There is something for everyone among the 17 exhibits, including a fascinating sculpture in the middle of the park! Is it Einstein or the world? It really depends on your perspective. The slap pipes exhibit is our latest addition to the Discovery Park; use the paddles to create some noise from the steel tubes and listen to the different notes obtained from the different length pipes. 

Please note that, all children require close supervision and adult assistance in the Discovery Park AT ALL TIMES. As an outdoor facility, the Discovery Park may not be open in all weathers for health and safety reasons.
Water Planet

The Water Planet area lets you explore our fascinating world of water and how we use it.

Over 70% of Earth is covered by water and we have found many different ways to use its power. The Water Circuit explores some of these methods combining three devices to lift water - a bucket chain, village pump and Archimedes' screw - with three more that spring into action as the water flows back down - a turbine, waterwheel and tipping buckets. You can operate devices which in some cases would have been familiar to your ancestors centuries ago.

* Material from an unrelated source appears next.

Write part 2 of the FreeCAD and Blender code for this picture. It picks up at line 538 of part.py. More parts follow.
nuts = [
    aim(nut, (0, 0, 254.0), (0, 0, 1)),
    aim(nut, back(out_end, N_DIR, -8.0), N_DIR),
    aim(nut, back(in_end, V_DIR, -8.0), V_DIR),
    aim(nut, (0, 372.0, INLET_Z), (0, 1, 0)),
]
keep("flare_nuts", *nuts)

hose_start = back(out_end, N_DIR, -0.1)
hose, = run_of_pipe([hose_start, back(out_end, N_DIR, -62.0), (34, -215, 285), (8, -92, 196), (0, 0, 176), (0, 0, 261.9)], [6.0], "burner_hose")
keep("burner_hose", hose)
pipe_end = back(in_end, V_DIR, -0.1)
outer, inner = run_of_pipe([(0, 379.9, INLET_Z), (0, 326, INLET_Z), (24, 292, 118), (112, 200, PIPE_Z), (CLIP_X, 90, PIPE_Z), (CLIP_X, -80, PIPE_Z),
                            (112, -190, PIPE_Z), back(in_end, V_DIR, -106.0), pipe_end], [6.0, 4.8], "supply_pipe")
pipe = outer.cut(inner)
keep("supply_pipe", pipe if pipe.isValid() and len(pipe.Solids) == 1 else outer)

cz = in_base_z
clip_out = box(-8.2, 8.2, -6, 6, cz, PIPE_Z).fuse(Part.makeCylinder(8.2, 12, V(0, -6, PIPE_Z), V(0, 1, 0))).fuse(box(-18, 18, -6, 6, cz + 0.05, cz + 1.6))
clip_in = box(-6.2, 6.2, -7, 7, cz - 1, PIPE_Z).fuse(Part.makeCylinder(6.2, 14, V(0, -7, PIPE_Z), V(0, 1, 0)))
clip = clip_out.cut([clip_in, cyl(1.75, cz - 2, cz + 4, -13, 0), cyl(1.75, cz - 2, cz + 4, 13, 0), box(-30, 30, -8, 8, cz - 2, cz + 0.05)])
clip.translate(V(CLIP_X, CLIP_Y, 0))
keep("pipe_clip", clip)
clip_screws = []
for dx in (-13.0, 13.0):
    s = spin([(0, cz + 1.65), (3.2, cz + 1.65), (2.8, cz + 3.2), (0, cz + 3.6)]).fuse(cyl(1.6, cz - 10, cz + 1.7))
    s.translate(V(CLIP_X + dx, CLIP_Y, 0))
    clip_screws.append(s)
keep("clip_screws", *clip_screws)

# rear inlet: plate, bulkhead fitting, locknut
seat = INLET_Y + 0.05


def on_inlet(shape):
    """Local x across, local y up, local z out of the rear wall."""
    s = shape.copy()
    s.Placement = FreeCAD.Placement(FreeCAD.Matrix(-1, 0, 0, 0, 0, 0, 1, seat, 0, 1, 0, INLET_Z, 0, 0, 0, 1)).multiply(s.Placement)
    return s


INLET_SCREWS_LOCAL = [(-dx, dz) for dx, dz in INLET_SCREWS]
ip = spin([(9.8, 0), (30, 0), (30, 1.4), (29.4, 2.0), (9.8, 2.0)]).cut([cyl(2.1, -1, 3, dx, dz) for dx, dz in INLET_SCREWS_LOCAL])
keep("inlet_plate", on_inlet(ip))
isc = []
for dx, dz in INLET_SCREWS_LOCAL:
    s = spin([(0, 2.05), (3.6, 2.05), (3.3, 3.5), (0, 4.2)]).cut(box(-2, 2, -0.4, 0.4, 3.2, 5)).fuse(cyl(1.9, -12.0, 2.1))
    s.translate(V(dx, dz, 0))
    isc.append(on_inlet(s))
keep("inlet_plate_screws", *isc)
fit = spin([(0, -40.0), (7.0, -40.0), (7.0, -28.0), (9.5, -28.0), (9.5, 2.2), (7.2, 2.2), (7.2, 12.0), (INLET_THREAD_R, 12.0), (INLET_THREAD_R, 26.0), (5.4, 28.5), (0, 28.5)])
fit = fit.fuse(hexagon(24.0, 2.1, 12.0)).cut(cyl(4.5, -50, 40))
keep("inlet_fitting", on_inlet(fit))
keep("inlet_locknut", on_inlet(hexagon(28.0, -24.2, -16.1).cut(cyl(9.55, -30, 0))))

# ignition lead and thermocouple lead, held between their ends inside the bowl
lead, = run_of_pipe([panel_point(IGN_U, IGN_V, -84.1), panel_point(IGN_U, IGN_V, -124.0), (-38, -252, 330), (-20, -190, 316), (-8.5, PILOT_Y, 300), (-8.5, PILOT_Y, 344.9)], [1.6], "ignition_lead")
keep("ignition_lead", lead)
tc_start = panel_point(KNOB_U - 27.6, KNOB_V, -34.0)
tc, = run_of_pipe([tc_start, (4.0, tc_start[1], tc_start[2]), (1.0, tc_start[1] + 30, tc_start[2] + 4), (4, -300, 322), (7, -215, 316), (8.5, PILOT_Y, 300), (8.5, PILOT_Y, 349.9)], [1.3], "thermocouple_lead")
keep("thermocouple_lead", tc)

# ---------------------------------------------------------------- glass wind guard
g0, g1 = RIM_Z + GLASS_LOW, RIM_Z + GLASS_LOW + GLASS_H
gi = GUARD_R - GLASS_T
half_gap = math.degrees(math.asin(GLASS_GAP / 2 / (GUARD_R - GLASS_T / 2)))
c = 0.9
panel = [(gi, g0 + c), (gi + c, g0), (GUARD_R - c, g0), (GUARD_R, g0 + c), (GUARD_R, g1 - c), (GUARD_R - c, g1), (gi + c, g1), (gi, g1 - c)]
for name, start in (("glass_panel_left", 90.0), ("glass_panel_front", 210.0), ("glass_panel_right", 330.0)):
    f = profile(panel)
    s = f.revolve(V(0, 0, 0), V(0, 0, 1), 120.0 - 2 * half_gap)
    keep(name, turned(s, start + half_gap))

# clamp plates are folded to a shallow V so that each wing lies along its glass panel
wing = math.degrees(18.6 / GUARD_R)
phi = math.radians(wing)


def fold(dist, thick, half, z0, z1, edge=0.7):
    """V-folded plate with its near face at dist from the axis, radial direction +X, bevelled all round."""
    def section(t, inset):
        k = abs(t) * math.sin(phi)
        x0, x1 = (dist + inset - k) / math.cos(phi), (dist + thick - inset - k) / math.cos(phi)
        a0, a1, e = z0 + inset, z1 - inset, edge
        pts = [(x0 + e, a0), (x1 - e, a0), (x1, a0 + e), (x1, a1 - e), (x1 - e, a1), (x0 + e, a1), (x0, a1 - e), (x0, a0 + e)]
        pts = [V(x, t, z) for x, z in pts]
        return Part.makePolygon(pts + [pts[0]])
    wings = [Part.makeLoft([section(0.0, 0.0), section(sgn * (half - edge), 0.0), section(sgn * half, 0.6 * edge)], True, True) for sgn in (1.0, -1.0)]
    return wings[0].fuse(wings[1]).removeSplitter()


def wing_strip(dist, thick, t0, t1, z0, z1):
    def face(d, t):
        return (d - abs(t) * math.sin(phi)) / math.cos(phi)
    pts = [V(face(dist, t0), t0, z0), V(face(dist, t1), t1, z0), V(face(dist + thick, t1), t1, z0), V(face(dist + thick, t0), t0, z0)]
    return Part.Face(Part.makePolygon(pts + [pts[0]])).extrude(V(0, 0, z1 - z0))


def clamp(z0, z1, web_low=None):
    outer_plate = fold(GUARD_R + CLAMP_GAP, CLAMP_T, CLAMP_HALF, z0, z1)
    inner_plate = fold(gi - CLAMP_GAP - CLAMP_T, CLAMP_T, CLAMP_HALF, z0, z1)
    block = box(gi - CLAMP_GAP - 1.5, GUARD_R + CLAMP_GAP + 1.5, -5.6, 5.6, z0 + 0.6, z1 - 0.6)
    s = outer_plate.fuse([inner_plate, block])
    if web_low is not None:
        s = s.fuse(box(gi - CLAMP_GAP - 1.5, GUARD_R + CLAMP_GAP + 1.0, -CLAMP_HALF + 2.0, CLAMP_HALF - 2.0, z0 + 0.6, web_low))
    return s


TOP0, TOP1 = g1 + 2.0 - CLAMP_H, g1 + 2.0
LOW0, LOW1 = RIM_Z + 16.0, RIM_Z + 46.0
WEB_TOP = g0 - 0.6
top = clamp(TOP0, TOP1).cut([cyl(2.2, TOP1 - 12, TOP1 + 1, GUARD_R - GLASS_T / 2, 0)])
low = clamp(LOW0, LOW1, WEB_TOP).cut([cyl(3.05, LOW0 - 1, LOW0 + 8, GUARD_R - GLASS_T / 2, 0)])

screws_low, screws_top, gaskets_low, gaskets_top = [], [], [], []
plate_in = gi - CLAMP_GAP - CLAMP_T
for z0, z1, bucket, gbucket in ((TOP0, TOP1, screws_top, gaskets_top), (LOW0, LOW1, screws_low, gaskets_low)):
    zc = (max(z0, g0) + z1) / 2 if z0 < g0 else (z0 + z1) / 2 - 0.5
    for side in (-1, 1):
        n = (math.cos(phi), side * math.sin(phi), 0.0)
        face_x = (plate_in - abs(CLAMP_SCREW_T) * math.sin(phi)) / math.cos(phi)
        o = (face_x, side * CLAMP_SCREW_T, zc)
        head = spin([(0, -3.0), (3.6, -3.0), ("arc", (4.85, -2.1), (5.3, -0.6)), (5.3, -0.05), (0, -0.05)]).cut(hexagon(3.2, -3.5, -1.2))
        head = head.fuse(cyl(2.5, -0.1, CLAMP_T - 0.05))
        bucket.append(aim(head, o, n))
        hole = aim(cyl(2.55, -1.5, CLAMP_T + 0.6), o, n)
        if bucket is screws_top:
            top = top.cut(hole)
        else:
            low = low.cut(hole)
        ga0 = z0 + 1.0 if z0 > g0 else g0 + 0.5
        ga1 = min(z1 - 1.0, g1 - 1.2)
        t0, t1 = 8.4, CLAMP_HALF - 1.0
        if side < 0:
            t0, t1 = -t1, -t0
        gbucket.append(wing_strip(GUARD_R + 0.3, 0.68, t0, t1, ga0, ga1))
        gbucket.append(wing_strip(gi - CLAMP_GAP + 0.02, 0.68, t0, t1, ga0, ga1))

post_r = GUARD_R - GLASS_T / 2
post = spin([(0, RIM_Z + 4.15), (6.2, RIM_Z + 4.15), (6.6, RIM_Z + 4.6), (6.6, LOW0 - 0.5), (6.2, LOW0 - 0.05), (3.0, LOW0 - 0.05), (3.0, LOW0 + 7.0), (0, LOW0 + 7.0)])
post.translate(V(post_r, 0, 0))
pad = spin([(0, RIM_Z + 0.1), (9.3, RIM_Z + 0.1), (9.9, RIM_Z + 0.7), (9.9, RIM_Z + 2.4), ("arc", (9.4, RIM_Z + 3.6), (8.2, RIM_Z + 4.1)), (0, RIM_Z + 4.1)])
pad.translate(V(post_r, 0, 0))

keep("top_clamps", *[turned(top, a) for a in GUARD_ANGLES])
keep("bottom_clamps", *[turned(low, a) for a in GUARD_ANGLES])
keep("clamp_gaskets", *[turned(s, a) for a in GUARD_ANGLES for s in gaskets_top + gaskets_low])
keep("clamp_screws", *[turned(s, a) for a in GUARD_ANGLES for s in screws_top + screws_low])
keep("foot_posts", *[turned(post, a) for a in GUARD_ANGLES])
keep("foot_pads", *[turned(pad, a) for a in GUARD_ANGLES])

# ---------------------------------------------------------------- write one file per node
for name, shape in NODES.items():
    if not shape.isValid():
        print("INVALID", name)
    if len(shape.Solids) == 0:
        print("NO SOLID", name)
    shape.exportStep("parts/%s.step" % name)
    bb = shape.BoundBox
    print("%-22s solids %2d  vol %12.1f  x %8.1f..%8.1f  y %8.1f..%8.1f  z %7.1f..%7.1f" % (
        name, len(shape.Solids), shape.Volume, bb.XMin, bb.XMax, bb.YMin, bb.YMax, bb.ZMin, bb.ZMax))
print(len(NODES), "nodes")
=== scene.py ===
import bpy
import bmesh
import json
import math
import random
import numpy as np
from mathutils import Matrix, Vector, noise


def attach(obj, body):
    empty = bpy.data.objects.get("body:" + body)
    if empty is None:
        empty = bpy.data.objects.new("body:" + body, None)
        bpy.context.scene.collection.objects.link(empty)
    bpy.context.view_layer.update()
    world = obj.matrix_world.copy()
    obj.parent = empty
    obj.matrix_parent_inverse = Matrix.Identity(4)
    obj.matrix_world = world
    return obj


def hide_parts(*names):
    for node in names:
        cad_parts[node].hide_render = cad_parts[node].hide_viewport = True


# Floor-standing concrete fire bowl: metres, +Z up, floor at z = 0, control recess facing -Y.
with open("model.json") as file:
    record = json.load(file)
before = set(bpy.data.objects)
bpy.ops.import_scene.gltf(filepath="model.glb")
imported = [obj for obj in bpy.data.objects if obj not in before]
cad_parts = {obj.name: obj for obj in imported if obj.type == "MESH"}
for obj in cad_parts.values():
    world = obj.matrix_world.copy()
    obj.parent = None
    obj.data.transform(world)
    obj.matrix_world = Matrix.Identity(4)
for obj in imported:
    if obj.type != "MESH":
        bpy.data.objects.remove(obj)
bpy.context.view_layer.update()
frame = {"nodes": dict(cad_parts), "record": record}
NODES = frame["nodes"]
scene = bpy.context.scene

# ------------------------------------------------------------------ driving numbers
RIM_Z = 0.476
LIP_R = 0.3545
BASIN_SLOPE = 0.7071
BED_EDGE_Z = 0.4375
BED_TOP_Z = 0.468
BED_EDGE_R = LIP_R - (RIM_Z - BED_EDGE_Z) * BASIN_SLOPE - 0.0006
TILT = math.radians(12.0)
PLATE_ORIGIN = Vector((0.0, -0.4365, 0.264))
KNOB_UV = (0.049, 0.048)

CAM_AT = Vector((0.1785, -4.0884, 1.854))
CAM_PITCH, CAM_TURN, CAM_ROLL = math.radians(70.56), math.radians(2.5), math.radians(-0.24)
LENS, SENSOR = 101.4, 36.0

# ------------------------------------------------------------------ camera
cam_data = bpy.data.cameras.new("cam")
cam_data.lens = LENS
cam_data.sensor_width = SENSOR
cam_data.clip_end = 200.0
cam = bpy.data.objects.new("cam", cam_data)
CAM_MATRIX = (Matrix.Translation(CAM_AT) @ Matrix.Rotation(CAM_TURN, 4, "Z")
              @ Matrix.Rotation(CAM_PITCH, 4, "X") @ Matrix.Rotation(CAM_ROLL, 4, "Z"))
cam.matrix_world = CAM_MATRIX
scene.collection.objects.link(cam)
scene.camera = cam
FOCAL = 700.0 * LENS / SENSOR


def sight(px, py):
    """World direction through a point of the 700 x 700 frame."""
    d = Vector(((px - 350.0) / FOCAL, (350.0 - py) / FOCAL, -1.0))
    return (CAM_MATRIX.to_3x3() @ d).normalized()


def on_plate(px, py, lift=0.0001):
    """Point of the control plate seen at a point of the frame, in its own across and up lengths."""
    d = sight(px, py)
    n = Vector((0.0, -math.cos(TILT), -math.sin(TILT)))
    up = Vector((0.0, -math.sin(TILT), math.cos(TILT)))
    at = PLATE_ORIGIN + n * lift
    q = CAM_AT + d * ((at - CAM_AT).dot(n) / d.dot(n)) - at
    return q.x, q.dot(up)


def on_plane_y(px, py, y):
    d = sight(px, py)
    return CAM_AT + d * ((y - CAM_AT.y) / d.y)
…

The Water Play tanks let you do just this, play with water! Build dams, explore water pressure using pipes and connectors, see the patterns a fountain makes as you turn the taps on and off and create locks and canals.

The natural power of water as it progresses from streams to rivers to oceans is explored in the Erosion exhibit. Scoop up some sand and see the patterns formed as water flows around it.

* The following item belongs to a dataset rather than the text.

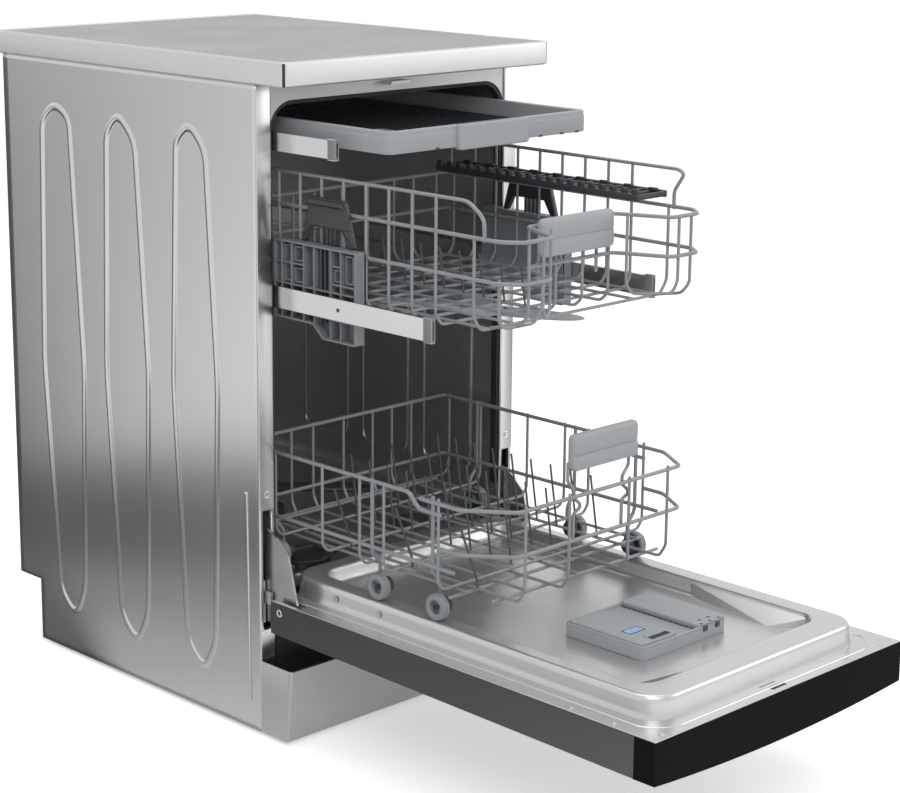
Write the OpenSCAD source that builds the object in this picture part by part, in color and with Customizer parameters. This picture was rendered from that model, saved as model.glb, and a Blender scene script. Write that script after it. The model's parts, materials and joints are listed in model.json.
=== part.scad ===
// Slimline freestanding dishwasher with three loading levels, door down and racks rolled out.
// Millimetres, +Z up. X = 0 is the middle, Z = 0 the floor and Y = 0 the face of the closed door;
// the cabinet stands behind that face, towards +Y, and the open door lies in front of it.

/* [Cabinet] */
// Overall height, floor to top of the worktop
total_h = 845; // [830:1:865]
// Width of the worktop
worktop_w = 450; // [448:1:456]
// Depth of the worktop, front edge to rear edge
worktop_d = 596; // [590:1:610]
// Thickness of the worktop
worktop_t = 30; // [26:1:34]
// How far the worktop stands in front of the closed door's face
worktop_lip = 6; // [3:1:9]
// Width of the edge trim round the worktop
worktop_trim_t = 2; // [1:0.5:3]
// How far the worktop overhangs the back of the cabinet
rear_overhang = 20; // [12:1:24]
// Width of the cabinet across its side panels
body_w = 446; // [444:1:448]
// Distance from the closed door's face back to the cabinet's front edge
door_recess = 48; // [47:0.5:50]
// Thickness of the cabinet's sheet steel
sheet_t = 1.5; // [1.2:0.1:1.7]
// Height of the side panels' lower edge above the floor
panel_lift = 5; // [4:0.5:7]
// Width of the side panels' front return flange
flange_w = 24; // [23:0.5:25]
// Height of the recess at the rear bottom corner of a side panel
notch_h = 86; // [80:1:90]
// Depth of the recess at the rear bottom corner of a side panel
notch_d = 48; // [40:1:50]

/* [Tub] */
// Width of the loading opening and of the tub inside
tub_w = 400; // [398:1:402]
// Height of the tub floor above the room's floor
tub_floor_z = 190; // [186:1:192]
// Height of the tub ceiling
tub_top_z = 793; // [788:1:798]
// Radius of the opening's corners
tub_corner_r = 36; // [24:1:44]
// Air gap between the tub's rear wall and the back panel
rear_gap = 19; // [16:1:22]
// Height of the wheel ledges' tops
ledge_z = 210; // [209:0.5:210.5]
// Width of a wheel ledge
ledge_w = 34; // [30:1:38]
// Width of the seal's lip
seal_t = 5; // [4:0.5:6]
// Depth of the seal along the tub
seal_d = 10; // [8:1:14]

/* [Base] */
// Height of the plinth's top edge
plinth_top_z = 99; // [90:1:104]
// How far the plinth leans forward at its top
plinth_lean = 9; // [4:1:11]
// Thickness of the plinth's sheet
plinth_t = 2; // [1.5:0.5:3]
// Height of the base tray's floor
base_z = 14; // [12:1:16]
// Height of the base tray's walls
base_wall_z = 120; // [108:1:126]
// Wall thickness of the base tray
base_t = 3; // [2.5:0.5:4]
// Radius of a levelling foot
foot_r = 18; // [14:1:20]
// Thickness of a levelling foot's pad
foot_h = 6; // [5:0.5:8]
// Radius of a levelling foot's stem
stem_r = 5; // [4:0.5:6]
// Radius of the water inlet's spigot
inlet_r = 13.2; // [12:0.1:13.5]
// Radius of the drain hose's spigot
drain_r = 10; // [9:0.5:11]

/* [Door] */
// Height of the hinge axis
hinge_z = 181; // [180:0.5:182]
// Distance of the hinge axis behind the closed door's face
hinge_y = 45; // [44:0.5:46]
// Length of the open door, rear end to front end
door_len = 617; // [605:1:625]
// Gap between the cabinet's front edge and the open door's rear end
door_gap = 20; // [16:1:22]
// Height of the open door's inner flange
door_top_z = 183.5; // [183:0.1:184]
// Thickness of the door at its front end
door_t = 49.5; // [46:0.5:52]
// How much thinner the door is at its rear end
door_taper = 8; // [4:1:10]
// Length of the control panel's wrap at the door's front end
panel_len = 29.5; // [26:0.5:34]
// How far the control panel's face bulges at its middle
panel_bulge = 9; // [5:0.5:11]
// Width over the raised rim
rim_w = 378; // [370:1:384]
// Width of the raised rim's flat top
rim_t = 30; // [24:1:34]
// Height of the liner's inner floor above the flange
dish_h = 6.5; // [4:0.5:8]
// Margin from the liner's front edge to the raised rim
rim_margin = 29; // [24:1:34]
// Radius of the raised rim's corners
rim_r = 38; // [30:1:44]

/* [Racks] */
// How far the upper basket stands out of its parked place
basket_travel = 385; // [375:1:395]
// Radius of a lower basket wheel
wheel_r = 16; // [14:0.5:16]
// Width of a lower basket wheel
wheel_w = 12; // [10:0.5:13]
// Thickness of a basket frame wire
frame_d = 5; // [4.5:0.1:5.4]
// Thickness of a basket grid wire
grid_d = 3.6; // [3:0.1:4]
// Half width of the lower basket at its rings
lower_hw = 180; // [176:1:181]
// Distance of the lower basket's front ring before the door face
lower_front = 313; // [305:1:318]
// Length of the lower basket
lower_len = 448; // [440:1:449]
// Height of the lower basket's upper ring
lower_ring_z = 357; // [350:1:362]
// Height of the lower basket's lower ring
lower_mid_z = 303.5; // [298:0.5:308]
// Height of the lower basket's floor grid
lower_floor_z = 248; // [247.5:0.5:250]
// Half width of the upper basket at its rings
upper_hw = 167.5; // [164:0.5:168]
// Distance of the upper basket's front noses before the door face
upper_front = 322; // [315:1:324]
// Length of the upper basket
upper_len = 440; // [420:1:444]
// Height of the upper basket's upper ring
upper_ring_z = 667; // [660:1:670]
// Height of the upper basket's lower ring
upper_mid_z = 620; // [614:1:626]
// Height of the upper basket's floor grid
upper_floor_z = 557; // [555:0.5:560]
// Height of the upper basket's raised side rims
upper_rim_z = 712; // [705:1:715]
// Half width of the top tray
tray_hw = 170; // [166:1:171]
// Distance of the top tray's front before the door face
tray_front = 126; // [118:1:128]
// Length of the top tray
tray_len = 440; // [420:1:444]
// Height of the top tray's lower edge
tray_z = 745; // [744:0.5:748]
// Height of the top tray's frame
tray_h = 26; // [22:1:27]

/* [Hidden] */
$fn = 48;

// Shared clearances
over = 1;
run_gap = 0.3;
weld_gap = 0.2;
pin_gap = 0.05;
shaft_gap = 0.3;
wire_sides = 8;

// Cabinet planes
worktop_z = total_h - worktop_t;
worktop_back = worktop_d - worktop_lip;
body_back = worktop_back - rear_overhang;
body_hw = body_w / 2;
inner_hw = body_hw - sheet_t;
frame_y = door_recess + sheet_t;
tub_y0 = frame_y + sheet_t;
tub_hw = tub_w / 2;
tub_y1 = body_back - sheet_t - rear_gap - sheet_t;
notch_z = panel_lift + notch_h;
notch_y = body_back - notch_d;
flange_x = body_hw - flange_w;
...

Can you lift 680Kg of solid granite? Water can! Watch how the Granite Ball floats effortlessly on a thin frictionless cushion of water. The water pressure under the ball is about one tenth the pressure of a domestic tap but this is enough to lift the ball from its socket. The ball is so symmetrical that with very little effort you should be able to push it in any direction.  

Please note that the fog machine, water play tanks, granite ball and erosion are decomissioned during the colder months of the winter season in order to prevent the pipes freezing and splitting.
Listening for a whispered message Exploring Sound
(Sound Dishes and Lithophone)  

SOUND DISHES: A whispered message to a friend can be picked up loud and clear over 30 metres away!

Two large curved dishes are located at either end of the bottom lawn between Domes F and E. The curve is a parabola and acts like a giant reflector. A faint whisper spoken into the focus of one dish is magnified at the focus of the other making it easy to hear the message.

The parabolic shape of the dishes means all the sound waves bounced from one dish cross to the other dish where they are collected and converge towards the focus in phase. This means that the peaks and troughs of the waves are synchronised, working together to make the loudest possible sound vibrations. This way the sound is enhanced at the focus and you can clearly hear the message whispered into the opposite dish.
Parabolic reflectors are used in satellite dishes, reflecting telescopes, radio telescopes, spot lights and car head lights.

LITHOPHONE: Use the hammers to hit the stone bars. Can you play some Rock Music?

When you hit the bars you cause vibrations in the stone. For a rock to ring the grains within it must be packed tightly so that the vibrations pass from one grain to the next without losing much energy. If there are pores or spaces in the rock the sound is lost. This is why not all types of rock ring loud enough for us to hear.

The thickness and length of the stone bar influences the rate of vibration. All the stones are the same thickness but the longer the piece of stone the lower the pitch and the deeper the note.

The stone is Nero Assoluto, which is a type of ‘Black Granite’ and has a dense interlocking crystalline texture. Look for the crystals in the bars; they are fairly regular in size. It is an igneous rock formed from molten rock (magma). The crystals developed due to gradual, uniform cooling of the rock. Black granite is not granite at all because it contains little or no quartz. To be true granite the rock must contain at least 20% quartz which is a milky-white colour and would therefore not look very black.

People have been using rocks to make music throughout antiquity.